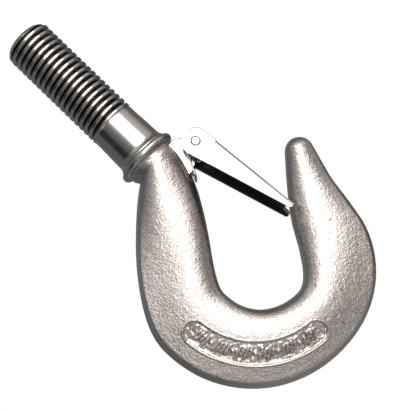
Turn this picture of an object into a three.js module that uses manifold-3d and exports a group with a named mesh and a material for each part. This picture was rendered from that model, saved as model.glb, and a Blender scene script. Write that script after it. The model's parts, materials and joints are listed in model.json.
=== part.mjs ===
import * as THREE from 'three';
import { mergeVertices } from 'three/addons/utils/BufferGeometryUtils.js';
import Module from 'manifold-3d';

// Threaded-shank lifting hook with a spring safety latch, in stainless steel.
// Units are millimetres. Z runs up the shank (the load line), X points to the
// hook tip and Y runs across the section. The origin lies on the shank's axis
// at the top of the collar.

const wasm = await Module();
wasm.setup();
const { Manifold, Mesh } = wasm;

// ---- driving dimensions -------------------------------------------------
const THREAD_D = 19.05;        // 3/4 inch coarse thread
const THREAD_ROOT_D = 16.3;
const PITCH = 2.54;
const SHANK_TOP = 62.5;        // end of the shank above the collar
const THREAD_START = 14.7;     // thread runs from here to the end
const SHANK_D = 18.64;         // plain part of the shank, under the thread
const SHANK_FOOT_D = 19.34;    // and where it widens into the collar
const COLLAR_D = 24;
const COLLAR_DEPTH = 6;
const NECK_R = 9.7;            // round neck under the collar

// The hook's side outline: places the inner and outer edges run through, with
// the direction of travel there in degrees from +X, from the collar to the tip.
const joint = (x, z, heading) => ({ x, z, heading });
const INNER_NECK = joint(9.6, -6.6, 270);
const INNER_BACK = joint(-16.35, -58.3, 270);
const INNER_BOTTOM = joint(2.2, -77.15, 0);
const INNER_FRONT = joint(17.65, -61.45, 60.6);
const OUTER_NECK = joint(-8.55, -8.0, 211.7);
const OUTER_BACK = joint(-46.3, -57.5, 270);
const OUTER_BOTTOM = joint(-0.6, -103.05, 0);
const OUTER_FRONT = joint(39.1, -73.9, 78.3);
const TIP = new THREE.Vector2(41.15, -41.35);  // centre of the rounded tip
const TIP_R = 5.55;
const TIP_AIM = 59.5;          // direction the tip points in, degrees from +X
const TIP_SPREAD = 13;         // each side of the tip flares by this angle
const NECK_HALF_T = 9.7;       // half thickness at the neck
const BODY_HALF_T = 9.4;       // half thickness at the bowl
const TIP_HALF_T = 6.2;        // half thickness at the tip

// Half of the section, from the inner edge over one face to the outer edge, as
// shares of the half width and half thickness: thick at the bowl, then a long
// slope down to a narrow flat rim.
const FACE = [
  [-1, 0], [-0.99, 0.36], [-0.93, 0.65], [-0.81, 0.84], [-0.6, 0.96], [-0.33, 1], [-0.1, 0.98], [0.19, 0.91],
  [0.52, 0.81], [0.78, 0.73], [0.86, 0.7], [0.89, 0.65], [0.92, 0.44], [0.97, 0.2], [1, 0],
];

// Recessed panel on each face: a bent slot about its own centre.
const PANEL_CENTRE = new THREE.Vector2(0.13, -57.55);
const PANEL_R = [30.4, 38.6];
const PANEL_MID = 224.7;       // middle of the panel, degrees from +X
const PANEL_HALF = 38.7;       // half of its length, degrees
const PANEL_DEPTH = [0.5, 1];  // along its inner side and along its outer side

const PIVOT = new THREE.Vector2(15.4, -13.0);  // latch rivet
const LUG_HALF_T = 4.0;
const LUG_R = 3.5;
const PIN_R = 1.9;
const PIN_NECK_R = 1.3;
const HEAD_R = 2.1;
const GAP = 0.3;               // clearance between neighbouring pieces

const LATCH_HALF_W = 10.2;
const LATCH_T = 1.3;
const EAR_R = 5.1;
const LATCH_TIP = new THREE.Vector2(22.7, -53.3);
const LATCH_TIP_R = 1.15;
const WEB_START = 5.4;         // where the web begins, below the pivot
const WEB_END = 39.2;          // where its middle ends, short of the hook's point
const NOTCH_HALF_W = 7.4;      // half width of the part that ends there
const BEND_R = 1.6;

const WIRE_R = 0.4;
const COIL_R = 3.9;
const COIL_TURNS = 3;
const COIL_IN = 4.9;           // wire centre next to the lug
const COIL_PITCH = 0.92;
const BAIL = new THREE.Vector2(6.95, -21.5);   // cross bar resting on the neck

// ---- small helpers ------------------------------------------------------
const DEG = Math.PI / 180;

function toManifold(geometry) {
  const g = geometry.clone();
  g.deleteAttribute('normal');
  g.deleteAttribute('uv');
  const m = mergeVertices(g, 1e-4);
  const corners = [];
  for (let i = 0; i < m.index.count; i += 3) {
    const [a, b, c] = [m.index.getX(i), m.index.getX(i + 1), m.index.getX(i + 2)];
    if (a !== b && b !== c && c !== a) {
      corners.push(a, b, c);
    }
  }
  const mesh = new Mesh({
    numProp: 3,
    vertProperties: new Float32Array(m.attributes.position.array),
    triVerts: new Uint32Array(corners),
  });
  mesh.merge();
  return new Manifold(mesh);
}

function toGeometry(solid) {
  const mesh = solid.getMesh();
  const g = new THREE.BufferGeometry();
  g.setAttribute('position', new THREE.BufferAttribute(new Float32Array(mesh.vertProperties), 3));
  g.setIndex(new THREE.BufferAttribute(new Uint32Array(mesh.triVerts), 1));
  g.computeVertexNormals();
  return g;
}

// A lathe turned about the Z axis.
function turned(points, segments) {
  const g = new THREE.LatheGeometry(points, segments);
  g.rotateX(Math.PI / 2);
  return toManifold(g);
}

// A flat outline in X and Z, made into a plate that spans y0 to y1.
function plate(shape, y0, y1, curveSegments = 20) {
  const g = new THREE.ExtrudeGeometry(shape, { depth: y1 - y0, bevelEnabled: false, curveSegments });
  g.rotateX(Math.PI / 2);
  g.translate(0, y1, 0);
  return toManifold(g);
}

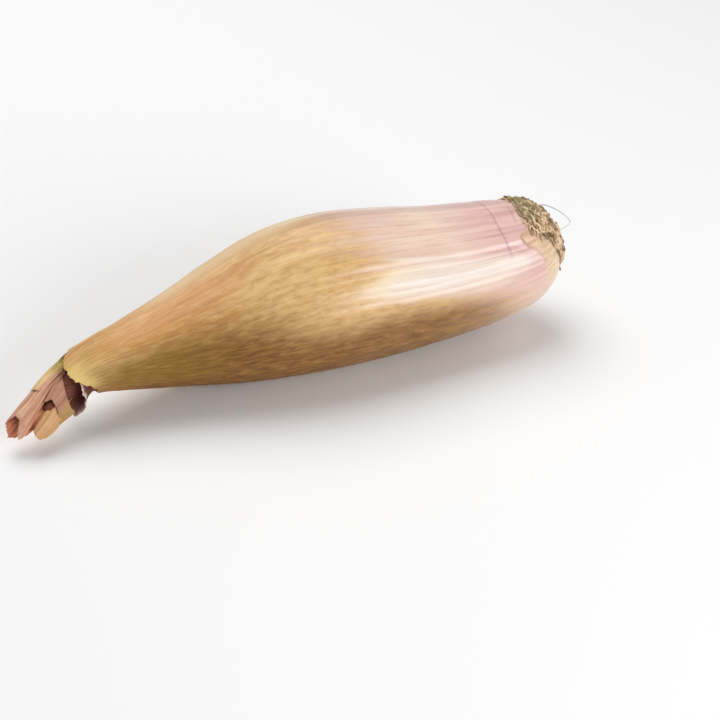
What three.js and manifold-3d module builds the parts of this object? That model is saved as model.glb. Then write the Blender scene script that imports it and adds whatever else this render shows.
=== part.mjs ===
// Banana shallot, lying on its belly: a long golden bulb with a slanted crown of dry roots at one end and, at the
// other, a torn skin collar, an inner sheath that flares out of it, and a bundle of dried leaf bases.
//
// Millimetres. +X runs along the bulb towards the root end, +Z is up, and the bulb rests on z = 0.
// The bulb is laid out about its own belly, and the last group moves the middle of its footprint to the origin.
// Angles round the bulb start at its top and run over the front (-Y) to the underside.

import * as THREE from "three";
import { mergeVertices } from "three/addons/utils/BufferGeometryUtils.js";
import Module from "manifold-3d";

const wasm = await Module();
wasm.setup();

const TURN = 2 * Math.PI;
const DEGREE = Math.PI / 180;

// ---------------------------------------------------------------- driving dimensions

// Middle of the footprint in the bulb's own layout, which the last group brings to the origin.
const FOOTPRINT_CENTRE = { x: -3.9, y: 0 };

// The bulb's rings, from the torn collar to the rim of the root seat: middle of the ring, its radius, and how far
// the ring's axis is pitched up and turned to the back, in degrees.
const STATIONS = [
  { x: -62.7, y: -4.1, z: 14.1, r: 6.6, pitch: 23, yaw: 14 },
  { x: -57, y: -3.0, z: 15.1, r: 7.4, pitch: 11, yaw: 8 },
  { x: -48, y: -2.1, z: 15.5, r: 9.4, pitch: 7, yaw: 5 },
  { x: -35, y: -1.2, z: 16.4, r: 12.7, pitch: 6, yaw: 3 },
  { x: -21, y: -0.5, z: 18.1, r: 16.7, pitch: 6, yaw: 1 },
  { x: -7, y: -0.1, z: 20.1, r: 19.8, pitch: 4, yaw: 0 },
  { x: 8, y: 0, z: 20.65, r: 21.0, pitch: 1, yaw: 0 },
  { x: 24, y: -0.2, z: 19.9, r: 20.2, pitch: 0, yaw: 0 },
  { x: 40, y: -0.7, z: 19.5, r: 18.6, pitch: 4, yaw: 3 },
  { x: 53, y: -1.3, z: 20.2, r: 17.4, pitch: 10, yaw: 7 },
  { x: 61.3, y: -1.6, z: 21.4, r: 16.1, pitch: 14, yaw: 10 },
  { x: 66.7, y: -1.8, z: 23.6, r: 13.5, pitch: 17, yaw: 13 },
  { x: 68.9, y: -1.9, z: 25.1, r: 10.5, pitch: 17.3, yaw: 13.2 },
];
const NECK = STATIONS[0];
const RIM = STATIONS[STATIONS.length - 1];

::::

Extract the lines above, from the first one through the one containing "import Module from 'manifold-3d';", and return only those, unchanged.

_Answer to the problem_
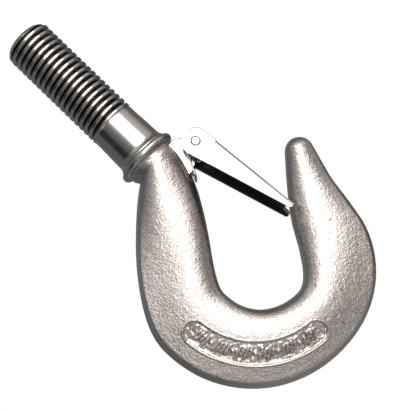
Turn this picture of an object into a three.js module that uses manifold-3d and exports a group with a named mesh and a material for each part. This picture was rendered from that model, saved as model.glb, and a Blender scene script. Write that script after it. The model's parts, materials and joints are listed in model.json.
=== part.mjs ===
import * as THREE from 'three';
import { mergeVertices } from 'three/addons/utils/BufferGeometryUtils.js';
import Module from 'manifold-3d';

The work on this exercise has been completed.